→ PROBLEM TO WORK ON:
Only the lines from the start of the entries through the line with "rest_lead = 3.35; // [0:0.05:8]" are wanted; please output them exactly.

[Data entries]
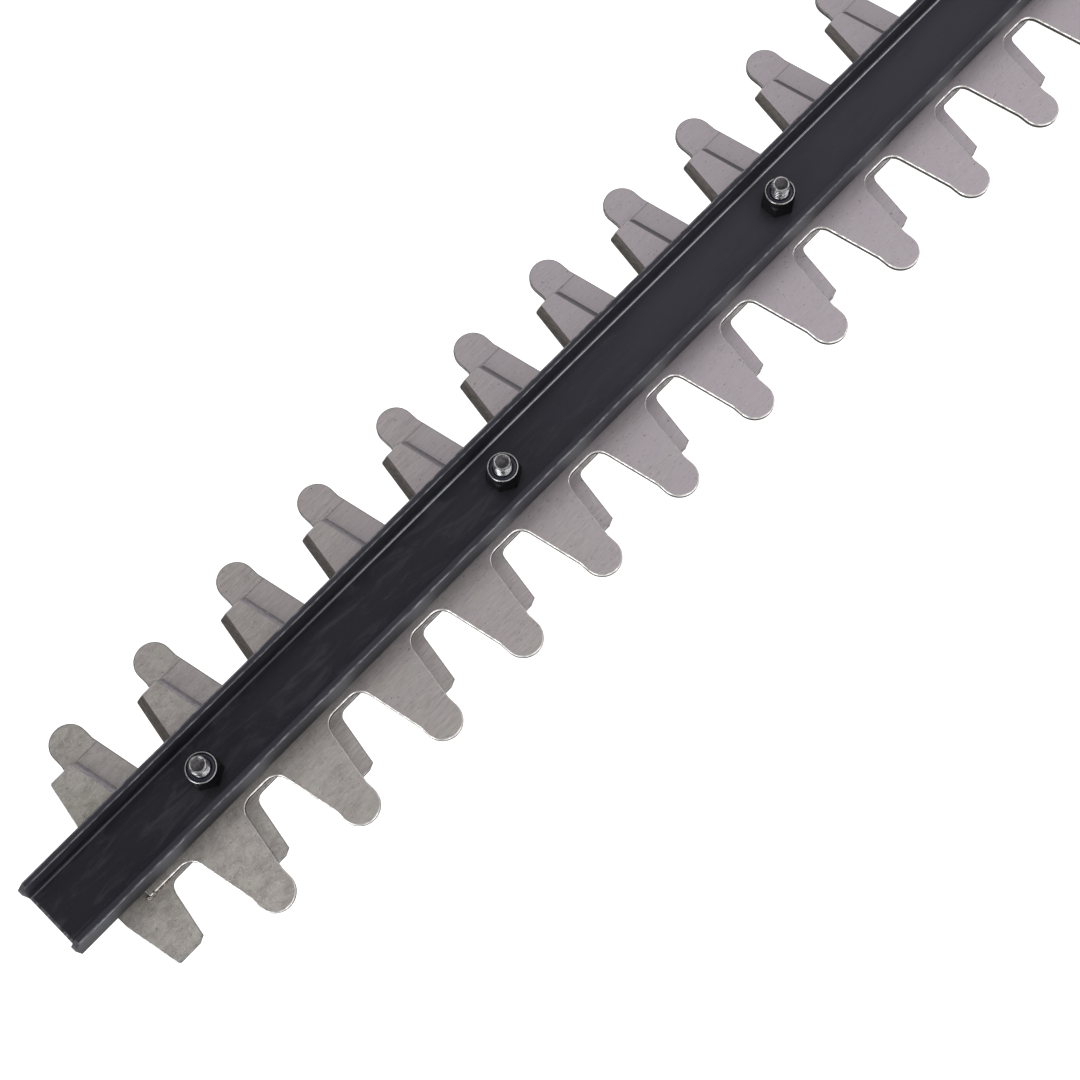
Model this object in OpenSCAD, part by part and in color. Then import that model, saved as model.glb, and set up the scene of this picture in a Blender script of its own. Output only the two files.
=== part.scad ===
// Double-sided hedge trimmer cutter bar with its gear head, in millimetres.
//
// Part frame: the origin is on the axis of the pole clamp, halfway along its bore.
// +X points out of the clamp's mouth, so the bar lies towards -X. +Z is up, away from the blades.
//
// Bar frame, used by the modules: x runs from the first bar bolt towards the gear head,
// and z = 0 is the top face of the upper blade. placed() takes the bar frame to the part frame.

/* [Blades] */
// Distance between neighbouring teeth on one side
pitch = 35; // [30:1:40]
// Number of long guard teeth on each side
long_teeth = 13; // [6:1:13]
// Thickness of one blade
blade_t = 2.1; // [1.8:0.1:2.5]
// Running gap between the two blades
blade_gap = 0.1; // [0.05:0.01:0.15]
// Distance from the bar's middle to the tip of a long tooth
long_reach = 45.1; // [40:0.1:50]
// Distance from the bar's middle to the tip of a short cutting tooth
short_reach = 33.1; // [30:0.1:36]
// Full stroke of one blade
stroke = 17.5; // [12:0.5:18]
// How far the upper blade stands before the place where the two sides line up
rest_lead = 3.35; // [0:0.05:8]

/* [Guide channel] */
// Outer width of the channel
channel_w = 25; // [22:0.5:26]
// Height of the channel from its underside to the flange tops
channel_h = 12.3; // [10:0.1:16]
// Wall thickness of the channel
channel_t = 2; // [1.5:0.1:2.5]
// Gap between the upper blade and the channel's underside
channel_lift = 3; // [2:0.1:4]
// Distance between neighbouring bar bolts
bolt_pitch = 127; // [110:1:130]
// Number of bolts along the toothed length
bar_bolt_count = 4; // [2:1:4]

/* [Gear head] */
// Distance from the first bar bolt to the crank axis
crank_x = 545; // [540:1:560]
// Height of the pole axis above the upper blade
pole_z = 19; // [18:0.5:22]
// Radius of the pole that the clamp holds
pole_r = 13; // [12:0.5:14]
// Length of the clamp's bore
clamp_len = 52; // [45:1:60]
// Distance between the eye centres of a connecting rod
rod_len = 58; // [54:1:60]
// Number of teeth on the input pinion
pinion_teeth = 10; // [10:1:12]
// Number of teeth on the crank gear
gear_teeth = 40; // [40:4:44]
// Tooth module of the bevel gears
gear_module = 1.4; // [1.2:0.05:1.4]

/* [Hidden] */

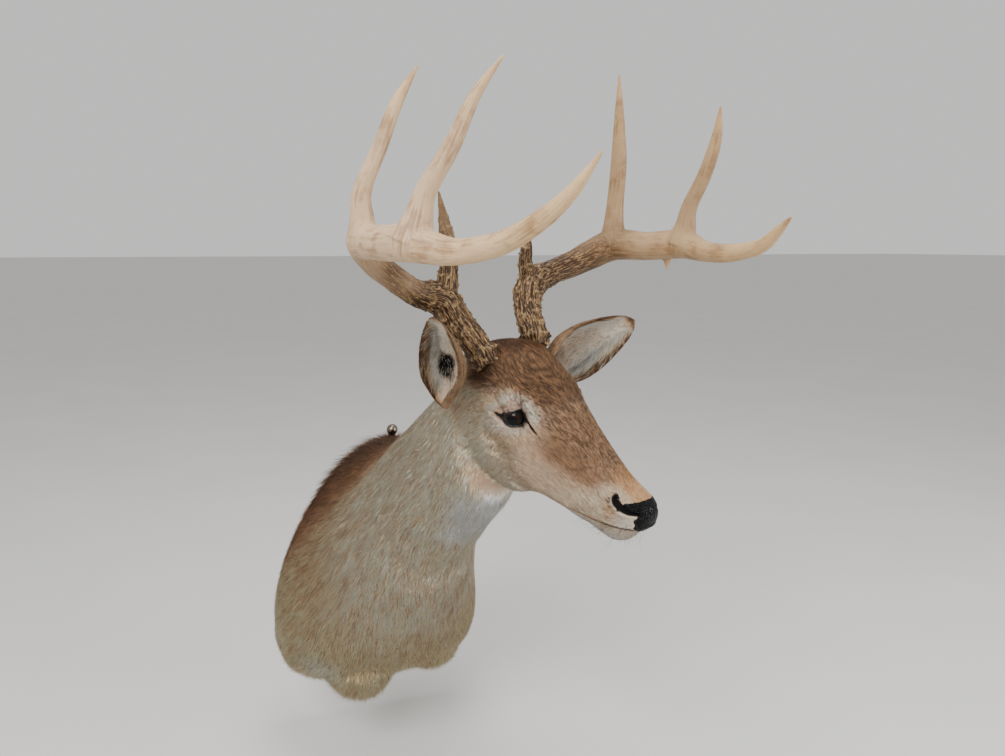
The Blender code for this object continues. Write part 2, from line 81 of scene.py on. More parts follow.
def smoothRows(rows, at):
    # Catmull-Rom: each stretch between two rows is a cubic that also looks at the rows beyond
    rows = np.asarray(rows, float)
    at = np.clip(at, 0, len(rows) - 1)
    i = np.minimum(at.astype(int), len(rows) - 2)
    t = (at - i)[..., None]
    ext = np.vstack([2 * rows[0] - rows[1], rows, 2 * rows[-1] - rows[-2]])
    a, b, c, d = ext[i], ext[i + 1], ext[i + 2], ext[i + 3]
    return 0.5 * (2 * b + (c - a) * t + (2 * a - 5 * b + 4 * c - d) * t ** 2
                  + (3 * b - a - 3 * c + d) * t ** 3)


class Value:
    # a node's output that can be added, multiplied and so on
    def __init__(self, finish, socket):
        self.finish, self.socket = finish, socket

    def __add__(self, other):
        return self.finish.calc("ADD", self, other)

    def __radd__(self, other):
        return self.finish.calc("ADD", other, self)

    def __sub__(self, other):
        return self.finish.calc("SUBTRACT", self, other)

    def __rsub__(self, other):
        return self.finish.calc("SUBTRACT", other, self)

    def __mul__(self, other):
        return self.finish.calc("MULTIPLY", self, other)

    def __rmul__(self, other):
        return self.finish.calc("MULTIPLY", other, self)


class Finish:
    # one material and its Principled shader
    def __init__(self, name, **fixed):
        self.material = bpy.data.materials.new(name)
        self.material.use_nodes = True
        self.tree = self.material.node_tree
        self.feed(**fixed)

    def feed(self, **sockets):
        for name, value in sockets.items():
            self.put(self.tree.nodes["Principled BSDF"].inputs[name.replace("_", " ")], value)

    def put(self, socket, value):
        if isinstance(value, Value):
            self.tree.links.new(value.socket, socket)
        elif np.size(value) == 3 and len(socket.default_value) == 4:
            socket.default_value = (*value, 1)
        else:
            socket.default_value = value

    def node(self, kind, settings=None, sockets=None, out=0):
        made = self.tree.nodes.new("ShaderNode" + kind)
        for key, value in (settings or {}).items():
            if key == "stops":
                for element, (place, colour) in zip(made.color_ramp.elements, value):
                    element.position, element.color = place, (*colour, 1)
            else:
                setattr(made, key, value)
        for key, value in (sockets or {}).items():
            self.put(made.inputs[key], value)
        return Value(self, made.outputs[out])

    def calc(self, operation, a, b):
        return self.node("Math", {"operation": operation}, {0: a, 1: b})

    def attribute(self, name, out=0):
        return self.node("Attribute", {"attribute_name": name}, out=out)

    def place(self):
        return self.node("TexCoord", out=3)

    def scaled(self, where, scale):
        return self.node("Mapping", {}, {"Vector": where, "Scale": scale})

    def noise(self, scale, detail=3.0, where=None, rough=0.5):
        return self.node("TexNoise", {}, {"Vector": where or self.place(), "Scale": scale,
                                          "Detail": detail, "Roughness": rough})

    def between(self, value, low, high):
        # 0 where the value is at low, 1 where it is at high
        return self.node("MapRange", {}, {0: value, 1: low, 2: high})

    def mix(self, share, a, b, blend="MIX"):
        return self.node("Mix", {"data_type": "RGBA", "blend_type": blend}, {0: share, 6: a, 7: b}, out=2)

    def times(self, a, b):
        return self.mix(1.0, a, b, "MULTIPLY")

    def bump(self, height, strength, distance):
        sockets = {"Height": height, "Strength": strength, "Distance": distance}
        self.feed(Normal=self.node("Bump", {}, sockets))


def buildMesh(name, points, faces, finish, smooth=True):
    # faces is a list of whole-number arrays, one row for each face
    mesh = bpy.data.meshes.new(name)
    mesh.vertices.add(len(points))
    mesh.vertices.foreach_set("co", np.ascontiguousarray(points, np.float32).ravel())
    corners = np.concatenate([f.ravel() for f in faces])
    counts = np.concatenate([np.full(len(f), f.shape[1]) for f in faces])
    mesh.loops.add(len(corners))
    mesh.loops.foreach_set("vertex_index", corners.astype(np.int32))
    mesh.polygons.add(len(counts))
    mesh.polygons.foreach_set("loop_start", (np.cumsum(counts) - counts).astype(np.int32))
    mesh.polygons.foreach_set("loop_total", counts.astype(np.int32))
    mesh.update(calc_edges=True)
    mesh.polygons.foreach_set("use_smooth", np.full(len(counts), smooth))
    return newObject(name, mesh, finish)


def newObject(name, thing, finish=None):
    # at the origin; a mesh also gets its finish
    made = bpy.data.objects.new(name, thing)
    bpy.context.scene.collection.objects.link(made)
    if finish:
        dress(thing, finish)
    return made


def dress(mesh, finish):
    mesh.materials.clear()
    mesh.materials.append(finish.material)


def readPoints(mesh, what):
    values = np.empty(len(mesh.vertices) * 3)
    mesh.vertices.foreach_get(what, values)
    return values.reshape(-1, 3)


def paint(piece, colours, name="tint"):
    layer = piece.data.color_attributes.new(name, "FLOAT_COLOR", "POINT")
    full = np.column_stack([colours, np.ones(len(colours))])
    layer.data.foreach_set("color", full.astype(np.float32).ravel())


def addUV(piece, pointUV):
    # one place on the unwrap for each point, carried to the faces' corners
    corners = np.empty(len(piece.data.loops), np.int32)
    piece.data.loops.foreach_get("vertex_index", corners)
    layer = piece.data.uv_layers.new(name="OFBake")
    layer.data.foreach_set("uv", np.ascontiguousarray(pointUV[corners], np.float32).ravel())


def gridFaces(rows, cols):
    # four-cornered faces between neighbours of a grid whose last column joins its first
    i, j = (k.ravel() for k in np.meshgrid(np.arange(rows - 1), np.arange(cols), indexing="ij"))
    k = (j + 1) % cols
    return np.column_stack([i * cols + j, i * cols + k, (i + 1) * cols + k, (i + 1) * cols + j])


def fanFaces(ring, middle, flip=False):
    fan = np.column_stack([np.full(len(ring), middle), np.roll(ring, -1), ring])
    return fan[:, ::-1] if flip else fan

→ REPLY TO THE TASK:
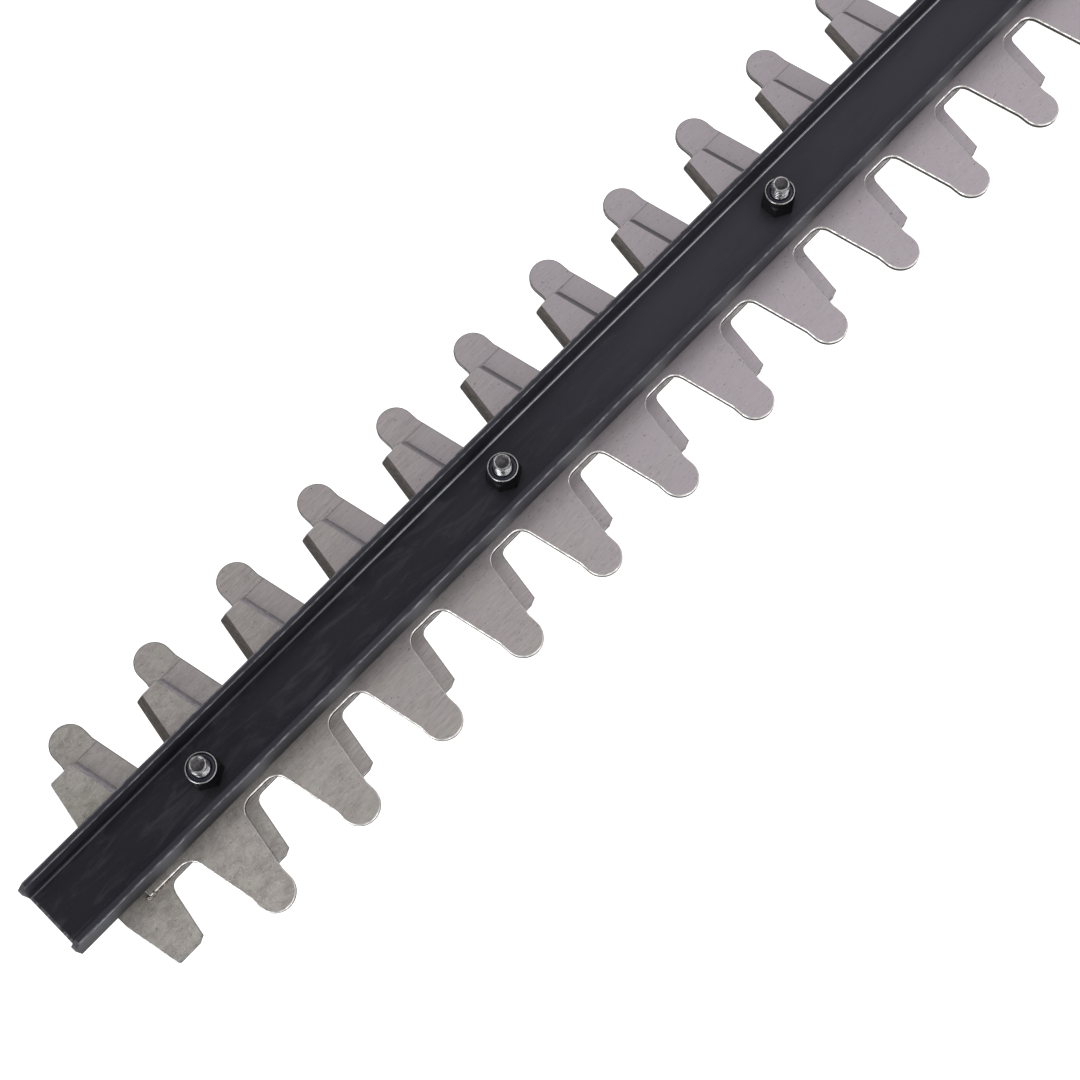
Model this object in OpenSCAD, part by part and in color. Then import that model, saved as model.glb, and set up the scene of this picture in a Blender script of its own. Output only the two files.
=== part.scad ===
// Double-sided hedge trimmer cutter bar with its gear head, in millimetres.
//
// Part frame: the origin is on the axis of the pole clamp, halfway along its bore.
// +X points out of the clamp's mouth, so the bar lies towards -X. +Z is up, away from the blades.
//
// Bar frame, used by the modules: x runs from the first bar bolt towards the gear head,
// and z = 0 is the top face of the upper blade. placed() takes the bar frame to the part frame.

/* [Blades] */
// Distance between neighbouring teeth on one side
pitch = 35; // [30:1:40]
// Number of long guard teeth on each side
long_teeth = 13; // [6:1:13]
// Thickness of one blade
blade_t = 2.1; // [1.8:0.1:2.5]
// Running gap between the two blades
blade_gap = 0.1; // [0.05:0.01:0.15]
// Distance from the bar's middle to the tip of a long tooth
long_reach = 45.1; // [40:0.1:50]
// Distance from the bar's middle to the tip of a short cutting tooth
short_reach = 33.1; // [30:0.1:36]
// Full stroke of one blade
stroke = 17.5; // [12:0.5:18]
// How far the upper blade stands before the place where the two sides line up
rest_lead = 3.35; // [0:0.05:8]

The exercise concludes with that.